The market should treat this less as a binary ceasefire headline and more as a regime shift in shipping-risk premia. Even if kinetic escalation stays contained, the cost of moving cargo through the Gulf is now being repriced by escort requirements, detours, insurance surcharges, and queueing delays; that is a direct tax on Asia-exposed importers, refiners, and container lines with weak pricing power. The first-order effect is higher freight and energy volatility; the second-order effect is that smaller or less-secure counterparties will self-sanction, reducing effective throughput even without a formal blockade. The real winner is not the obvious defense prime set so much as anyone monetizing maritime bottlenecks: mine countermeasure, ISR, anti-drone, and command-and-control vendors should see procurement urgency persist for months, not days.
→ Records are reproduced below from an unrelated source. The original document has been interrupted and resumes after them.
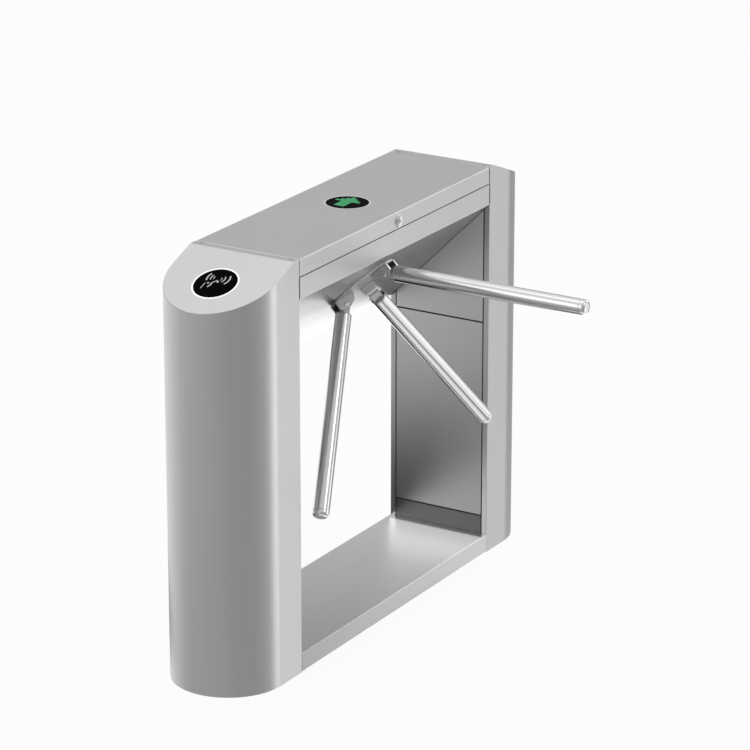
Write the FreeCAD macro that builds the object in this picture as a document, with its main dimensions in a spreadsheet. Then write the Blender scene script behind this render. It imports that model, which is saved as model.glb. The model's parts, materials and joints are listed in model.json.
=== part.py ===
"""Bridge tripod turnstile with visitor counting, as a parametric FreeCAD document.

Frame: X along the cabinet, -Y towards the passage, Z up, origin on the floor
at the middle of the footprint. Lengths in millimetres, angles in degrees.
"""
import FreeCAD, Part
import math
import os
import re
import Sketcher
from FreeCAD import Vector

doc = FreeCAD.newDocument("turnstile")

# ---------------------------------------------------------------------------
# Driving sizes: word, number, meaning
# ---------------------------------------------------------------------------
SIZES = (
    ("cab_width", 272, "cabinet, front to back"),
    ("cab_height", 980, "floor to lid top"),
    ("bridge_length", 850, "between the inner faces of the two columns"),
    ("column_straight", 89, "flat part of a column's side before its round end"),
    ("facet_tilt", 21.5, "slope of a column's top facet"),
    ("column_strip", 20, "level strip between lid and facet"),
    ("sheet_wall", 2, "thickness of the cabinet sheet"),
    ("fold_round", 1.6, "outer radius of a folded edge"),
    ("return_width", 14, "folded edge on a column's inner face"),
    ("ledge_width", 12, "seat behind the folded edge for the inner panels"),
    ("seam_gap", 1.6, "open seam between neighbouring sheets"),
    ("lid_drop", 40, "depth of the lid's skirt"),
    ("fascia_drop", 52, "fascia below the lid, down to the sloped face"),
    ("face_tilt", 45, "slope of the mechanism face under the head"),
    ("lip_width", 18, "rim folded inwards under the lid"),
    ("base_height", 46, "plinth between the columns"),
    ("strap_width", 60, "strap between the plinth's floor lips, halfway along"),
    ("kick_top", 93, "top of the kick plates"),
    ("door_top", 590, "top of the service doors"),
    ("panel_top_drop", 16, "upper panel's top below the cabinet top"),
    ("cable_bore", 50, "cable way from the head into a column"),
    ("foot_thick", 8, "foot plate thickness"),
    ("anchor_bore", 14, "hole for an M12 floor anchor"),
    ("anchor_inset", 45, "first anchor row from a column's inner face"),
    ("anchor_pitch", 110, "anchor rows along the cabinet"),
    ("anchor_spread", 170, "anchor rows across the cabinet"),
    ("reader_reach", 115, "reader centre down the facet from its top edge"),
    ("badge_window", 100, "diameter of a reader or indicator window"),
    ("badge_rim", 4, "light ring round a window"),
    ("badge_proud", 1, "light ring above its sheet"),
    ("badge_seat", 1.2, "back of a window behind its sheet's face"),
    ("badge_fit", 0.2, "clearance round a window"),
    ("reader_depth", 24, "reader housing behind the facet"),
    ("indicator_depth", 20, "indicator housing below the lid"),
    ("lock_rise", 17.5, "lock centre above the lid skirt's lower edge"),
    ("lock_bore", 19, "lock body diameter"),
    ("lock_rosette", 31, "lock face diameter"),
    ("rosette_thick", 2.5, "lock face in front of the skirt"),
    ("lock_reach", 20, "lock body behind the skirt"),
    ("lock_nut_wall", 3.5, "lock nut round the lock body"),
    ("lock_nut_thick", 5, "lock nut"),
    ("plug_proud", 3, "lock plug in front of the skirt"),
    ("key_width", 1.6, "key slot"),
    ("key_height", 8, "key slot"),
    ("key_depth", 2.5, "key slot"),
    ("cam_half", 5, "half the lock cam's width"),
    ("cam_length", 32, "lock cam from its centre"),
    ("cam_thick", 2.5, "lock cam thickness"),
    ("catch_side_gap", 6, "catch beside the lock body"),
    ("catch_skirt_gap", 2, "catch behind the lid's skirt"),
    ("catch_overhang", 4, "catch past the lock cam"),
    ("hinge_barrel", 6, "lid hinge barrel diameter"),
    ("hinge_pin", 3, "lid hinge pin diameter"),
    ("hinge_leaf", 1.5, "hinge leaf thickness"),
    ("hinge_length", 60, "length of one hinge"),
    ("hinge_place", 280, "hinges from the middle of the lid"),
    ("hinge_play", 0.3, "side play between the hinge knuckles"),
    ("hinge_stand", 0.2, "hinge barrel clear of the back wall"),
    ("hinge_head_leaf", 24, "height of the leaf on the head"),
    ("hinge_lid_leaf", 22, "height of the leaf on the lid"),
    ("hub_setback", 133.1, "hub centre down the sloped face from its front edge"),
    ("disc_radius", 92, "turning disc"),
    ("disc_thick", 5, "turning disc thickness"),
    ("disc_proud", 4, "disc front above the sloped face"),
    ("disc_gap", 2.5, "ring gap round the disc"),
    ("disc_edge", 1, "rounded edge of the disc"),
    ("apex_depth", 53.2, "meeting point of the arm axes behind the sloped face"),
    ("pin_reach", 105, "arm pin from that meeting point, along the arm"),
    ("pin_radius", 5, "arm pin"),
    ("pin_head", 6.5, "arm pin head radius"),
    ("pin_head_thick", 1.8, "arm pin head thickness"),
    ("ear_thick", 6, "clevis ear"),
    ("ear_gap", 26, "between the two ears of a clevis"),
    ("ear_outer", 20.7, "ear beyond the pin, away from the hub axis"),
    ("ear_inner", 32, "ear foot from the pin, towards the hub axis"),
    ("ear_above", 9.9, "ear above the pin"),
    ("ear_flat", 7.92, "flat top of an ear before its sloped side"),
    ("ear_web", 2.6, "clevis base between the ears"),
    ("ear_shoulder", 25, "shoulder of an ear from the pin, towards the hub axis"),
    ("shoulder_drop", 10, "shoulder of an ear below its top"),
    ("heel_gap", 1.4, "solid heel of a clevis to the arm that turns in it"),
    ("magnet_radius", 10, "holding magnet"),
    ("magnet_gap", 0.3, "magnet to arm knuckle"),
    ("knuckle_radius", 11, "arm root round its pin"),
    ("root_side_gap", 0.3, "arm root to each ear"),
    ("collar_start", 20, "arm collar from the pin"),
    ("collar_thick", 3, "arm collar"),
    ("tube_radius", 19, "arm tube"),
    ("tube_wall", 2, "arm tube wall"),
    ("tube_length", 477, "arm tube"),
    ("tube_seam", 0.4, "seam at each end of the tube"),
    ("spigot_fit", 0.1, "spigots inside the tube"),
    ("spigot_length", 36, "arm root spigot"),
    ("cap_length", 15, "arm end cap"),
    ("cap_round", 9, "rounding of the end cap"),
    ("cap_plug", 18, "end cap plug inside the tube"),
    ("run_fit", 0.05, "radial clearance of a turning fit"),
    ("plate_width", 240, "mechanism plate, along the cabinet"),
    ("plate_reach", 110, "mechanism plate, half its other side"),
    ("plate_thick", 8, "mechanism plate"),
    ("shaft_radius", 12.5, "main shaft"),
    ("shaft_flange", 28, "main shaft flange radius"),
    ("shaft_flange_thick", 5, "main shaft flange"),
    ("shaft_tail", 10, "shaft end radius"),
    ("flange_gap", 2, "shaft flange to the hole in the plate"),
    ("housing_radius", 34, "bearing housing"),
    ("housing_length", 60, "bearing housing"),
    ("housing_flange", 52, "bearing housing flange radius"),
    ("housing_flange_thick", 8, "bearing housing flange"),
    ("bearing_outer", 26, "ball bearing outer radius"),
    ("bearing_width", 15, "ball bearing width"),
    ("bearing_seat", 4, "shoulder behind each bearing"),
    ("carrier_thick", 4, "rear carrier plate"),
    ("carrier_reach", 74, "rear carrier plate, half its height"),
    ("standoff_radius", 6, "carrier standoffs"),
    ("standoff_inset", 20, "standoffs from the plate's ends"),
    ("standoff_edge", 12, "standoffs from the carrier's edges"),
    ("wheel_radius", 60, "lock wheel"),
    ("wheel_thick", 10, "lock wheel"),
    ("wheel_gap", 4, "carrier to lock wheel"),
    ("notch_count", 12, "notches in the lock wheel"),
    ("notch_width", 17, "notch width"),
    ("notch_depth", 10, "notch depth"),
    ("wheel_boss", 20, "lock wheel boss radius"),
    ("pawl_thick", 8, "pawl"),
    ("pawl_swing", 11.5, "pawl travel"),
    ("pawl_side", 84, "pawl pivot from the shaft, along the cabinet"),
    ("pawl_drop", 50, "pawl pivot below the shaft"),
    ("pawl_pivot", 4, "pawl pivot radius"),
    ("pawl_boss", 11, "pawl boss radius"),
    ("pawl_half", 8, "half width of a pawl"),
    ("nose_half", 4, "half width of a pawl's nose"),
    ("nose_clear", 3, "engaged nose above the notch floor"),
    ("link_reach", 75, "plunger pin from the pawl pivot"),
    ("link_radius", 2.5, "plunger pin"),
    ("link_gap", 0.5, "plunger pin in its fork"),
    ("fork_end", 8, "pawl fork beyond the plunger pin"),
    ("fork_floor", 7, "pawl fork before the plunger pin"),
    ("nose_flare", 3, "pawl nose wider at its root"),
    ("rod_end", 1.5, "plunger rod past the plunger pin"),
    ("plunger_radius", 4, "solenoid plunger"),
    ("plunger_length", 56, "solenoid plunger"),
    ("solenoid_length", 50, "solenoid body"),
    ("solenoid_size", 34, "solenoid body width and height"),
    ("solenoid_start", 34, "solenoid body from the pawl pivot"),
    ("vane_radius", 62, "sensor disc"),
    ("vane_thick", 1.5, "sensor disc"),
    ("vane_slots", 6, "slots in the sensor disc"),
    ("slot_out", 4, "sensor disc slot from the rim"),
    ("slot_in", 12, "sensor disc slot, inner end from the rim"),
    ("slot_width", 6, "sensor disc slot"),
    ("sensor_gap", 1.5, "sensor fork each side of the disc"),
    ("sensor_width", 12, "sensor fork"),
    ("sensor_jaw", 4, "sensor fork jaw thickness"),
    ("sensor_post", 8, "sensor fork post"),
    ("sensor_post_gap", 2, "sensor fork post to the disc's rim"),
    ("board_inset", 145, "middle of the board and of the supply from the bridge's end"),
    ("board_length", 160, "control board length"),
    ("board_height", 120, "control board height"),
    ("board_drop", 200, "middle of the board and of the supply below the lid's top"),
    ("board_thick", 1.6, "control board"),
    ("board_post", 8, "control board stand-off from the back wall"),
    ("post_radius", 3, "control board stand-offs"),
    ("post_inset", 8, "stand-offs from the board's edges"),
    ("chip_side", 30, "counter module on the board"),
    ("chip_thick", 4, "counter module on the board"),
    ("terminal_side", 12, "terminal strip, height and depth"),
    ("terminal_inset", 20, "terminal strip from the board's ends"),
    ("terminal_rise", 4, "terminal strip above the board's lower edge"),
    ("supply_length", 160, "power supply length"),
    ("supply_height", 98, "power supply height"),
    ("supply_depth", 40, "power supply depth"),
)

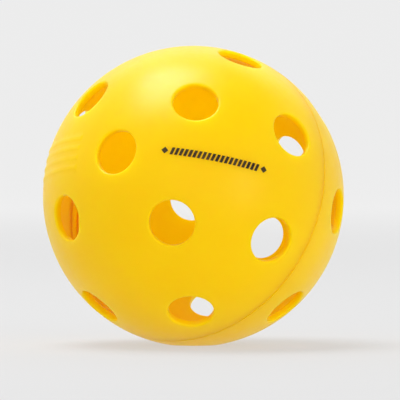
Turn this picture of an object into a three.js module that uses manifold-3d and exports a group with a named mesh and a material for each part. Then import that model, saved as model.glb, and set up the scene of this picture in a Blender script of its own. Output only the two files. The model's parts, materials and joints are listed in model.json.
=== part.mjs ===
// A 26-hole pickleball ball: two moulded half shells that meet at the equator, where half A's inner
// lip sits in half B's rebate, and the ring of plastic that melts and sets again between them when
// they are welded.
//
// Lengths are in millimetres and angles in degrees. The origin is the ball's centre, and +Z is up.
// The ball stands as it came to rest, on the rim of a hole, so the line through its poles is tilted.

import * as THREE from 'three';
import { mergeVertices } from 'three/addons/utils/BufferGeometryUtils.js';
import Module from 'manifold-3d';

// Shell
const BALL_RADIUS = 37;
const WALL = 1.8;

// Holes. Each half has one at its pole, a ring of 4 and a ring of 8.
const HOLE_RADIUS = 5.5;
const RING_OF_4_TILT = 36;
const RING_OF_8_TILT = 72;
const RING_OF_8_TURN = 22.5;

// Joint at the equator
const LIP_LENGTH = 1.6;
const WELD_SPACE = 1.0;
const WELD_PROUD = 0.4;
const GAP = 0.15;

// How the halves are turned against each other, and which way half A's pole faces on the floor plan
const HALF_B_TURN = 24;
const POLE_HEADING = -122.4;

// Facets
const TURNED_SEGMENTS = 45;
const ARC_STEPS = 8;
const BEAD_STEPS = 5;
const HOLE_SIDES = 20;

const INNER_RADIUS = BALL_RADIUS - WALL;
const LIP_RADIUS = BALL_RADIUS - WALL / 2 - GAP / 2;
const REBATE_RADIUS = LIP_RADIUS + GAP;
const REBATE_DEPTH = LIP_LENGTH + WELD_SPACE;
const CUTTER_LENGTH = 4 * WALL;

// At this tilt and spin, the second hole of half B's ring of 8 points straight down.
const POLE_TILT = RING_OF_8_TILT;
const POLE_SPIN = RING_OF_8_TURN + 45 - HALF_B_TURN;

const radians = THREE.MathUtils.degToRad;
const wasm = await Module();
wasm.setup();

// A closed three.js geometry as a solid that can be cut.
function toSolid(geometry) {
  const bare = geometry.clone();
  bare.deleteAttribute('normal');
  bare.deleteAttribute('uv');
  const merged = mergeVertices(bare);
  return new wasm.Manifold(new wasm.Mesh({
    numProp: 3,
    vertProperties: new Float32Array(merged.attributes.position.array),
    triVerts: new Uint32Array(merged.index.array),
  }));
}

function toGeometry(solid) {
  const mesh = solid.getMesh();
  const geometry = new THREE.BufferGeometry();
  geometry.setAttribute('position', new THREE.BufferAttribute(mesh.vertProperties, 3));
  geometry.setIndex(new THREE.BufferAttribute(mesh.triVerts, 1));
  geometry.computeVertexNormals();
  return geometry;
}

// Points of an arc about the ball's centre, by the angle from the pole.
function sphereArc(radius, from, to) {
  const points = [];
  for (let step = 0; step <= ARC_STEPS; step += 1) {
    const angle = from + (to - from) * step / ARC_STEPS;
    points.push(new THREE.Vector2(radius * Math.sin(angle), radius * Math.cos(angle)));
  }
  return points;
}

// A closed profile, given as radius and height, turned about the Z axis.
function turned(profile) {
  const closed = [...profile, profile[0]];
  return new THREE.LatheGeometry(closed, TURNED_SEGMENTS).rotateX(Math.PI / 2);
}

// The angle from the pole at which a sphere is a given distance from the pole line.
function poleAngleAtRadius(sphereRadius, distance) {
  return Math.asin(distance / sphereRadius);
}

// The angle from the pole at which a sphere is a given height above the equator.
function poleAngleAtHeight(sphereRadius, height) {
  return Math.acos(height / sphereRadius);
}

// Outer wall from the given height up to the pole hole, and inner wall from there down again.
function domeProfile(outerHeight, innerHeight) {
  const outer = sphereArc(
    BALL_RADIUS,
    poleAngleAtHeight(BALL_RADIUS, outerHeight),
    poleAngleAtRadius(BALL_RADIUS, HOLE_RADIUS),
  );
  const inner = sphereArc(
    INNER_RADIUS,
    poleAngleAtRadius(INNER_RADIUS, HOLE_RADIUS),
    poleAngleAtHeight(INNER_RADIUS, innerHeight),
  );
  return [...outer, ...inner];
}

// Half A ends in a thin lip that reaches past the equator along the inner wall.
function lippedProfile() {
  return [
    ...domeProfile(0, 0),
    new THREE.Vector2(INNER_RADIUS, -LIP_LENGTH),
    new THREE.Vector2(LIP_RADIUS, -LIP_LENGTH),
    new THREE.Vector2(LIP_RADIUS, 0),
  ];
}

// Half B has a rebate that takes half A's lip, with room past the lip's end for the weld.
function rebatedProfile() {
  return [
    ...domeProfile(GAP, REBATE_DEPTH),
    new THREE.Vector2(REBATE_RADIUS, REBATE_DEPTH),
    new THREE.Vector2(REBATE_RADIUS, GAP),
  ];
}

// A round cutter through the wall, square to it.
function holeCutter(tilt, turn) {
  const cutter = new THREE.CylinderGeometry(HOLE_RADIUS, HOLE_RADIUS, CUTTER_LENGTH, HOLE_SIDES);
  cutter.rotateX(Math.PI / 2);
  cutter.translate(0, 0, BALL_RADIUS - WALL / 2);
  cutter.rotateY(radians(tilt));
  cutter.rotateZ(radians(turn));
  return toSolid(cutter);
}

// The pole hole is part of the turned profile, so only the two rings are cut.
function halfShell(profile) {
  let solid = toSolid(turned(profile));
  for (let hole = 0; hole < 4; hole += 1) {
    solid = solid.subtract(holeCutter(RING_OF_4_TILT, hole * 90));
  }
  for (let hole = 0; hole < 8; hole += 1) {
    solid = solid.subtract(holeCutter(RING_OF_8_TILT, RING_OF_8_TURN + hole * 45));
  }
  return toGeometry(solid);
}

// A ring past the end of the lip, flat against the rebate and rounded where it bulges into the ball.
function weldRing() {
  const bottom = LIP_LENGTH + GAP;
  const top = REBATE_DEPTH - GAP;
  const middle = (bottom + top) / 2;
  const beadRadius = (top - bottom) / 2;
  const beadCentre = INNER_RADIUS - WELD_PROUD + beadRadius;
  const profile = [
    new THREE.Vector2(REBATE_RADIUS - GAP, bottom),
    new THREE.Vector2(REBATE_RADIUS - GAP, top),
  ];
  for (let step = 0; step <= BEAD_STEPS; step += 1) {
    const angle = Math.PI * step / BEAD_STEPS;
    profile.push(new THREE.Vector2(
      beadCentre - beadRadius * Math.sin(angle),
      middle + beadRadius * Math.cos(angle),
    ));
  }
  return toGeometry(toSolid(turned(profile)));
}

function piece(name, geometry, color) {
  const material = new THREE.MeshStandardMaterial({ color, roughness: 0.45, metalness: 0 });
  const mesh = new THREE.Mesh(geometry, material);
  mesh.name = name;
  return mesh;
}

// Half B is half A's pole turned over, with the weld ring in its rebate.
const halfB = new THREE.Group();
halfB.rotation.set(Math.PI, 0, radians(HALF_B_TURN), 'ZYX');
halfB.add(piece('half_shell_b', halfShell(rebatedProfile()), 0xf2c900));
halfB.add(piece('weld_ring', weldRing(), 0xffb000));

const ball = new THREE.Group();
ball.rotation.z = radians(POLE_SPIN);
ball.add(piece('half_shell_a', halfShell(lippedProfile()), 0xf5cd00));
ball.add(halfB);

const restingBall = new THREE.Group();
restingBall.rotation.set(0, radians(POLE_TILT), radians(POLE_HEADING), 'ZYX');
restingBall.add(ball);

export default restingBall;
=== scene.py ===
"""The looks of a 26-hole pickleball ball: two translucent moulded half shells, the weld between them,
a printed mark and a raised mark, on a pale studio floor.

Lengths are in metres. The holes' places, and with them each half's pole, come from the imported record.
"""

import json
import math

import bmesh
import bpy
import numpy as np
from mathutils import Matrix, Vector
from mathutils.geometry import delaunay_2d_cdt


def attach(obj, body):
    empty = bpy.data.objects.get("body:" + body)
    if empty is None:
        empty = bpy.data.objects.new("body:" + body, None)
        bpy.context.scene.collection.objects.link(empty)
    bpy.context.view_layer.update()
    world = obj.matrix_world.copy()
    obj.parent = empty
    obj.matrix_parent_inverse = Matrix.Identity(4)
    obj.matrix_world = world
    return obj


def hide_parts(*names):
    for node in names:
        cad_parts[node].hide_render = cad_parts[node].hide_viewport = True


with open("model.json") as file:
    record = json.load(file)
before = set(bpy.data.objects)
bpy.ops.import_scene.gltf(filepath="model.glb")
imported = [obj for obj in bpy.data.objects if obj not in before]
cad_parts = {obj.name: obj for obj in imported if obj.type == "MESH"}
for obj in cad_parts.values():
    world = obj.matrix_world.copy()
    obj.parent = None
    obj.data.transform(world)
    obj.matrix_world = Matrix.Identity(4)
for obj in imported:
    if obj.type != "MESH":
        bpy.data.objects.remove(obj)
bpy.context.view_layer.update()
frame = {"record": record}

MM = 0.001
DEGREE = math.pi / 180

# The ball, with the CAD model's sizes
BALL_RADIUS = 37.0 * MM
WALL = 1.8 * MM
HOLE_RADIUS = 5.5 * MM
LIP_LENGTH = 1.6 * MM
WELD_SPACE = 1.0 * MM
WELD_PROUD = 0.4 * MM
JOINT_GAP = 0.15 * MM
INNER_RADIUS = BALL_RADIUS - WALL
REBATE_DEPTH = LIP_LENGTH + WELD_SPACE
REST_HEIGHT = math.sqrt(BALL_RADIUS ** 2 - HOLE_RADIUS ** 2)

# Moulded edges
OUTER_RIM_ROUND = 0.45 * MM
INNER_RIM_ROUND = 0.25 * MM

# Seam: how far each half stands back from the equator, how far it does at the inner wall, and how
# far from the inner wall the line between them starts to narrow
SEAM_GAP = JOINT_GAP
SEAM_INNER_GAP = 0.015 * MM
SEAM_NARROWS = 0.3 * MM

# Weld bead: how uneven it is, and how many times each of three waves rises around it
BEAD_SWELL = 0.1
BEAD_LUMPS = (17, 29, 41)

# Printed line on half A, from one (tilt, turn) to another: slanted dashes between two diamonds
PRINT_START = (18.8 * DEGREE, 51.4 * DEGREE)
PRINT_END = (59.6 * DEGREE, 48.4 * DEGREE)
PRINT_HALF_HEIGHT = 0.9 * MM
PRINT_SLANT = 0.28
DASH_COUNT = 20
DASH_WIDTH = 0.72 * MM
DIAMOND_LENGTH = 1.7 * MM
DIAMOND_LENGTHS_TO_DASHES = 1.6
DIAMOND_GRID = (3, 3)
DASH_GRID = (2, 4)
INK_PROUD = 0.02 * MM
INK_SUNK = 0.02 * MM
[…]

Conversely, European industrials and Asian manufacturing names with high Gulf exposure face a margin squeeze from both input costs and schedule unreliability; the hidden risk is inventory restocking panic that can overstate near-term freight demand, then collapse once supply chains adapt. The contrarian read is that the market may be overestimating the durability of the current disruption in one place while underestimating its persistence in another. A ceasefire can fail to restore commerce if insurers, charterers, and port operators continue to demand military escort, so the damage can linger even if missiles stop. Watch for any sign that Washington broadens escort operations or that Gulf neighbors form a coalition; that would compress the risk premium quickly, but absent that, volatility in tanker rates and crude differentials should remain elevated for several weeks.